Très grand et mince, avec des mains aux doigts infinis et recourbés qu’on attribue volontiers aux pianistes de jazz, terriblement myope, Firmin parlait avec beaucoup de mesure, sans jamais hausser le ton mais avec une conviction impressionnante.

Si la fluidité narrative d’Hugo Pratt comptait beaucoup pour lui, son travail n’était que peu influencé par la bande dessinée, par ses codes énoncés par des ancêtres parfois encombrants. Son dessin solidement « classique » et profondément libre l’autorisait à une grande indépendance vis-à-vis des contraintes de réalisation ; rien pour lui n’était insurmontable, comme il le montra avec Conte démoniaque (L’Association 1995), 300 pages étourdissantes commencées aussitôt son départ de l’école, en direct des enfers, marquées par la Bible, Dante, Milton et Lautréamont ; grand lecteur, il reconnaissait la bibliothèque du Centre Pompidou comme son jardin de prédilection.

Cette œuvre monumentale fut la pierre angulaire de l’exposition « Anges & Démons » présentée en 1995 au Centre national de la bande dessinée et de l’image (CNBDI) à Angoulême, sous les bons auspices de Thierry Groensteen. Dans Faune ou l’histoire d’un immoral, paru en album chez Amok la même année, empreint aussi de mythologie comme pouvait l’envisager Pasolini, Aristophane explorait les confins de la morale et s’interrogeait s’il faut ou non accepter Dieu.

Son œuvre suivante marqua une rupture de ton puisqu’il s’attacha à évoquer un monde familier, en dessinant Les Sœurs Zabîme (paru en 1996 aux éditions Ego comme x, animées par un autre condisciple, Loïc Néhou). Respectant la règle des trois unités, il décrivait les pérégrinations de ces petites filles le temps d’une journée ordinaire, certes, mais riche en événements mémorables jusqu’à son acmé ; une évocation d’un paradis perdu marquée du souci aigu de rendre les ambiances et les comportements avec la plus grande justesse (les attitudes des enfants, tant physiques que morales, sont rendues comme jamais), sans une once de guimauve ; une façon de décrire la vie, tout simplement, une invitation au bonheur de la part d’un enfant des îles, né de parents guadeloupéens postiers dans la région parisienne. Un pur chef-d’œuvre.

Aristophane (à gauche) en conversation avec Yvan Alagbé (photo X, s.d.)

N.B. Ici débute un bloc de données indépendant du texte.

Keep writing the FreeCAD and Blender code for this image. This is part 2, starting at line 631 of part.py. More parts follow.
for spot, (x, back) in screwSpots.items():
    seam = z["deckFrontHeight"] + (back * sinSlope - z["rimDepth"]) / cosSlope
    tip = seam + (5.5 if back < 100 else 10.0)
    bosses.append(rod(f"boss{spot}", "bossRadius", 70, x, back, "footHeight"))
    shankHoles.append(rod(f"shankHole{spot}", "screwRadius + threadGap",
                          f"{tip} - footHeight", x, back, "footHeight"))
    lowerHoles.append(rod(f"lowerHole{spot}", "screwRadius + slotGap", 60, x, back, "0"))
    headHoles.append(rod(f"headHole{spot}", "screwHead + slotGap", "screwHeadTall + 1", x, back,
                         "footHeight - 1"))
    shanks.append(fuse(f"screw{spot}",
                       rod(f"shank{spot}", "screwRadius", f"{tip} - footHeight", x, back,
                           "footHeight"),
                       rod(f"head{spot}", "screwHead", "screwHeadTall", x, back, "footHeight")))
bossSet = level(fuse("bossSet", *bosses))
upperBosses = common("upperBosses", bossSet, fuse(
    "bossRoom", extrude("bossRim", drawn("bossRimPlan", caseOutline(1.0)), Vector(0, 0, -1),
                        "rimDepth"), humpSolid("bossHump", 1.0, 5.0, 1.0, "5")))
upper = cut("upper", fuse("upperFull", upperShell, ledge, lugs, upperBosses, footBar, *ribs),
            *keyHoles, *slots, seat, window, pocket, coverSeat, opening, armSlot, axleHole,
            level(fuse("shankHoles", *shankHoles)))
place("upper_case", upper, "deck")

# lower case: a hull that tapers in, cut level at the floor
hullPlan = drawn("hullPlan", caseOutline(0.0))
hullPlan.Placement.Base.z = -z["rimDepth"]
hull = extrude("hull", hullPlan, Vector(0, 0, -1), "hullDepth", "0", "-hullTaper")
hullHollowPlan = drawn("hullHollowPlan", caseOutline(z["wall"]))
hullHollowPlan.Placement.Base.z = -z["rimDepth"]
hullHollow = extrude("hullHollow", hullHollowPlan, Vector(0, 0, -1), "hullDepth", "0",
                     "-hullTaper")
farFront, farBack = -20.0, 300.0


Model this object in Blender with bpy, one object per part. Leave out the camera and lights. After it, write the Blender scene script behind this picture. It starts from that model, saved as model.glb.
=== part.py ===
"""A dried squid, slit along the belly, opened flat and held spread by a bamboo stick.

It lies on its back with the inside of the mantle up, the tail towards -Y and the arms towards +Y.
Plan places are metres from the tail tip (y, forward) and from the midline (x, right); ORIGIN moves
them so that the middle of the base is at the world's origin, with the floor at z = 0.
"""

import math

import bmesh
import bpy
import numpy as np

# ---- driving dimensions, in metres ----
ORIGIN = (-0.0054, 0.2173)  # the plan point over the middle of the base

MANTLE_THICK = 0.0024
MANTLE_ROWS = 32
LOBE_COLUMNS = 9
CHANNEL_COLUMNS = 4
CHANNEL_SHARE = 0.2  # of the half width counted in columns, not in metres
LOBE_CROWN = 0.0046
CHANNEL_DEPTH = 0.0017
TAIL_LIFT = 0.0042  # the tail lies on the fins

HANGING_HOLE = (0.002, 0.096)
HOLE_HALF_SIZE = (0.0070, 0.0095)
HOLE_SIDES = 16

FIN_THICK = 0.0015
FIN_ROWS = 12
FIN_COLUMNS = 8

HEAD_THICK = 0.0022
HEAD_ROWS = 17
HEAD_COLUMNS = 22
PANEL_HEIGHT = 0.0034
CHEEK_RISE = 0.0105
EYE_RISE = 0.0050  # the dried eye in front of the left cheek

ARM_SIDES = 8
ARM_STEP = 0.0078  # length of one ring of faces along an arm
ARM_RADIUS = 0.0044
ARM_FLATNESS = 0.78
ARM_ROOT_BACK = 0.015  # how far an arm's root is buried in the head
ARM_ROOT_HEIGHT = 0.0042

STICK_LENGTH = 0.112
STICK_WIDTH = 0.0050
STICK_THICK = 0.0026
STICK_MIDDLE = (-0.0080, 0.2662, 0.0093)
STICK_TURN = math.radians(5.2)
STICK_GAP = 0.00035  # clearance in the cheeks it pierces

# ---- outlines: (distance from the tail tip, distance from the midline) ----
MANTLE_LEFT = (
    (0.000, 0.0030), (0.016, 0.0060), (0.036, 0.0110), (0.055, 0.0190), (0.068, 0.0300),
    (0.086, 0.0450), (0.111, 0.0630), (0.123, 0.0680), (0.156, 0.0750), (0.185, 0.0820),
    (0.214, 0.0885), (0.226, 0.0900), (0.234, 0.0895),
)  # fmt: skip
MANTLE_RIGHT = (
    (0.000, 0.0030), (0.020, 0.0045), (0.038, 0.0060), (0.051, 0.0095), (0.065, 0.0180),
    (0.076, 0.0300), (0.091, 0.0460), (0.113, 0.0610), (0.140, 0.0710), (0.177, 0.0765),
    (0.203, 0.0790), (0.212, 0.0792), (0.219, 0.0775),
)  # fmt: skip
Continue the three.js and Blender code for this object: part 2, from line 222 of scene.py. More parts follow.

L’essentiel de l’œuvre d’Aristophane publiée se tient en très peu d’années où parut un livre pour enfants chez Casterman, Tu rêves Lili (1993), qui lui laissa un goût amer après que l’éditeur décida que son texte serait réécrit ; il collabora aux revues Le Lézard, Lapin et Le Cheval sans tête (Samson Crow, une histoire inachevée aux allures de blues située dans le Deep South américain), au collectif des éditions Autrement Avoir 20 ans en l’An 2000, avant de doucement s’éclipser. Il quitta la rue Lafayette à Paris où il vivait dans un minuscule studio au rez-de-chaussée en forme de couloir, dessinant sur un chevalet avec un pinceau, pour un village du Poitou, avec à l’esprit un désir d’autonomie dans son travail – voire d’autarcie –, en particulier vis-à-vis des éditeurs, et d’ascétisme dans son mode de vie. C’est dans cette maison qu’un accident domestique le brûla cruellement au visage et aux mains. Il s’était converti à l’hindouisme (quelques récits parus dans Jade jusqu’en 1998 laissent transparaître cette évolution mystique), et il renia alors radicalement Conte démoniaque et Faune, par trop blasphématoires.

Né le 8 janvier 1967 en Guadeloupe, Aristophane est mort subitement le 11 mai 2004, à 37 ans.